Burke’s first season in charge of Hartford (2024) saw the club reach their highest points total in a single season since entering USL, with 44 (just four away from a place in the post-season playoffs). It’s certainly something for the organization to build on in the current season.
Despite only playing their first game in 2019, Hartford are beginning to looking like a stalwart in the northeastern part of the U.S. With Westchester SC and Portland Hearts of Pine debuting in USL League One this season – and Rhode Island FC, their USL Championship league mates, earning a surprise berth in the league final last year, the area is rife for natural rivalries to take root.
Local Rivalries Building League & Cup Buzz
For Burke, the growth of local rivalries is a good thing. “You already have some serious franchises involved in USL Championship. Clubs like Tampa Bay Rowdies, Louisville City, and [2008 Open Cup Runners-up] Charleston Battery come to mind right off the bat,” he said.

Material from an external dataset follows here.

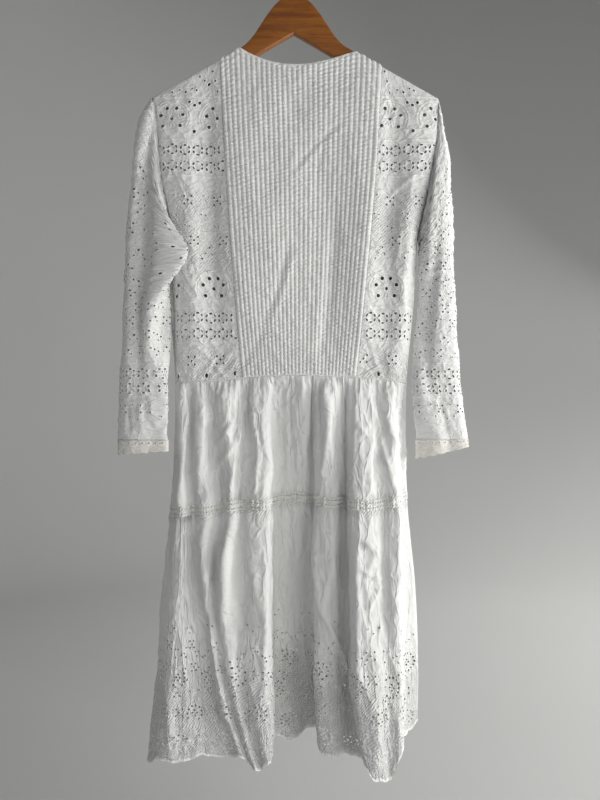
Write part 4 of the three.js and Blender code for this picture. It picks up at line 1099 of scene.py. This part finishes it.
# mesh gaps of the two tiers, depth of the hem's scallops, and pitch of the lace's openings, finer in
# real ladder lace and drawn wide enough to show; then the shares of the way down the skirt where
# the upper tier ends, the lace lies and the lower tier starts
skirtLook = {"fine": 2.4, "lower": 3.3, "scallopDepth": 11.0, "laceGap": 4.2,
             "upperEnd": 0.392, "lace": (0.3895, 0.4105), "lowerStart": 0.408}
skirtCreases = [
    ("side ridge, left", -172, -700, -187, -883, 3.5, 2.4, 4),
    ("curved ridge, left", -150, -690, -157, -865, 3.5, 2.4, 8),
    ("long diagonal", -76, -690, -102, -878, 3, 2.6, -3),
    ("bright diagonal", -70, -688, -56, -790, 3, 2.6, 0),
    ("its lower end", -56, -780, -60, -860, 3, 2.0, 0),
    ("ridge right of the middle", -2, -692, 11, -860, 3, 2.2, 0),
    ("first pleat", 24, -676, 22, -770, 2.8, 2.2, 0),
    ("second pleat", 36, -676, 40, -830, 2.8, 2.4, 2),
    ("third pleat", 48, -680, 62, -857, 3, 2.4, 3),
    ("fourth pleat", 64, -678, 80, -870, 3, 2.4, 3),
    ("fifth pleat", 80, -678, 82, -760, 2.8, 2.0, 0),
    ("long right ridge", 100, -690, 92, -860, 3, 2.2, 0),
    ("ridge right of it", 124, -745, 118, -860, 3, 2.2, 0),
    ("slanting ridge, right", 128, -720, 157, -845, 3, 2.4, 0),
    ("steep fold below the left waist", -96, -736, -128, -784, 4, 2.2, 3),
    ("next fold", -84, -756, -128, -820, 4, 2.4, 3),
    ("sharp line beside the middle", -11, -676, -12, -862, 3.5, 2.6, 2),
    ("thin bright fold", 14, -676, 12, -800, 3, 2.0, 0),
    ("fold right of the middle", 52, -676, 56, -800, 4, 2.2, -3),
    ("level crease", -32, -720, -8, -719, 2.5, 1.4, 0),
    ("crumpled hip", 98, -744, 122, -776, 4, 1.8, 2),
    ("crossing it", 120, -742, 100, -772, 4, 1.5, 0),
    ("right slanting fold", 122, -704, 152, -820, 5, 2.4, -4),
    ("fold beside it", 140, -700, 168, -790, 4, 1.8, -3),
    ("left long fold", -150, -690, -160, -860, 5, 2.0, 3),
    ("second long fold", -126, -690, -140, -850, 4, -1.8, 2),
    ("hollow of the hip", -100, -700, -92, -860, 5, -2.0, 3),
    ("edge of the grey plane", -33, -687, -38, -856, 3, 2.6, 0),
    ("fine fold near the middle", 3, -709, 14, -790, 2.5, 1.8, 0),
    ("long line right of the middle", 17, -705, 16, -856, 2.8, 2.4, 0),
    ("fan fold, left", 57, -705, 40, -856, 3, 2.6, 3),
    ("leaf's left edge", -102, -890, -122, -1020, 3, 2.8, 3),
    ("leaf's right edge", -100, -892, -104, -1050, 3, 2.8, -5),
    ("forked crease", -6, -975, -15, -1045, 3, 2.4, 0),
    ("its right arm", -6, -975, 3, -1052, 3, 2.4, 0),
    ("edge of the middle block", 34, -905, 39, -1040, 3.5, 2.8, 0),
    ("long fold across that block", 38, -1030, 100, -1180, 4, 3.2, 4),
    ("level crumple", 100, -925, 138, -942, 3, 2.2, 2),
    ("second level crumple", 102, -968, 142, -986, 3, 2.4, -2),
    ("its return", 138, -990, 112, -1032, 3, 2.4, 0),
    ("edge at the right side", 166, -890, 162, -1010, 3.5, 2.4, 0),
    ("leaf under the tier", -146, -900, -136, -1010, 5, 3.0, -3),
    ("second leaf", -104, -930, -110, -1090, 6, 3.2, -4),
    ("hollow left of it", -124, -900, -140, -1080, 5, -3.0, 4),
    ("hollow right of it", -84, -890, -100, -1090, 5, -3.0, -4),
    ("long slanting hollow", -157, -977, -125, -1168, 7, -3.0, 3),
    ("bright plane's edge", -44, -900, -46, -1180, 4, 2.0, 0),
    ("valley line", 22, -900, 26, -1190, 5, -2.4, 0),
    ("wrinkle of the middle block", 50, -930, 66, -1010, 5, 2.2, 3),
    ("second wrinkle", 64, -960, 44, -1060, 5, 2.0, -3),
    ("third wrinkle", 48, -1040, 70, -1140, 5, 2.0, 3),
    ("steep edge of the right block", 96, -900, 99, -1200, 4, 2.4, 0),
    ("crumple under the tier", 104, -924, 138, -960, 4, 2.0, 2),
    ("crossing crumple", 136, -920, 108, -990, 4, 1.8, 0),
    ("right trough", 138, -900, 142, -1100, 5, -3.0, 0),
    ("patch beside it", 150, -950, 154, -1030, 5, 2.4, 0),
    ("hem swing left", -200, -1130, -190, -1280, 8, 2.6, 0),
    ("hem swing right", 128, -1130, 126, -1280, 8, 2.4, 0),
]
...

“There’s great infrastructure at those clubs and good youth development; they're real pro clubs at this point. I've spent a lot of time in MLS and a little bit less time in USL — but enough where I've gotten a feel for both leagues,” added Burke, who could be in line for a meeting with second-year neighbors Rhode Island FC in the Open Cup Third Round. “I think the introduction of regional rivalries is really the only thing that's missing, that MLS has that USL doesn’t have — from just a pure fan engagement standpoint.”
As someone who’s held the Open Cup in his hands, Burke speaks glowingly about the tournament – and its possibilities. “I think that this competition demands huge respect,” said the coach. “Holding that trophy in 2023 — being able to pick that thing up physically the day after we flew home — was probably the coolest feeling I've had in sports.”
Having had that feeling once, it’s not surprising that Burke’s hoping to revisit that experience this year. With a talented team on the pitch, and a tough test ahead up in the northern wilds of Maine, Hartford Athletic have ambitious goals on two fronts in 2025.